|Flag Type:||Town Flag|
|Flag Date:||14th July 2013|
|Flag Designer:||Dr David Peacock, Bella Davies & Dermot de Courcy Robinson|
|Adoption Route:||Town Council|
|UK Design Code:||UNKG7521|
|Pantone® Colours:||Blue 286, Red 186, Yellow 109, White|
|Certification:||Flag Institute Chief Vexillologist, Graham Bartram|
The Newbury Flag is a community flag proclaiming the unique identity of this Berkshire town.
The top left quadrant contains Newbury Castle. The castle (which is not Donnington Castle) has been represented in a number of different ways since 1599 although the theme of three domed towers is relatively consistent. The castle is supposed to have been in the Wharf area of the town, although no evidence of it has yet been found, and it was besieged by King Stephen in 1152 AD.
The top right quadrant contains a teasel (not a thistle!) which reminds us of the important and prosperous period in Newbury’s history when John Winchcombe (“the most considerable clothier England ever beheld”) used teasels for combing and teasing wool and to raise a nap on the finished cloth.
The lower left section contains a ‘garb’ or sheaf of corn which represents the rich agricultural history of the area, grains, horses, cattle and cheese, and in particular, the large amounts of corn which were traded in the nineteenth century. The volumes of grain were so high that the Corn Exchange was built and opened in 1862 to handle the large amount of business that was transacted in the town.
The lower right section contains two crossed basket hilt mortuary swords of the type that were used in the two local battles in the Civil War. The first was in 1643 around Wash Common and Enborne, whilst the second in 1644 was fought in and around Shaw and Speen.
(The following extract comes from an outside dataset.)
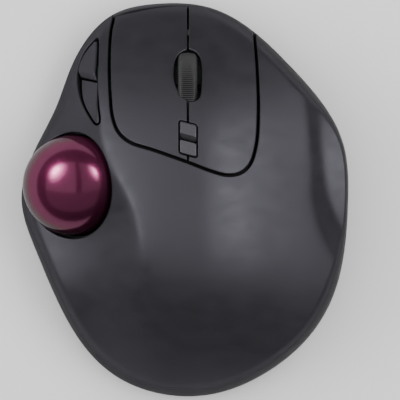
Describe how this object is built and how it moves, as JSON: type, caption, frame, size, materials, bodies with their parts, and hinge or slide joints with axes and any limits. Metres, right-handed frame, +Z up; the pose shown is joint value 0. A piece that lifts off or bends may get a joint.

Research on the swords came from a local Battlefields’ Trust representative and the Royal Armouries Civil War Collection at Littlecote House.
Across the centre runs a wavy blue line which represents the River Kennet to remind us of the importance Newbury had from very early times as a crossing point of the river and later as an inland port on the national river and canal network.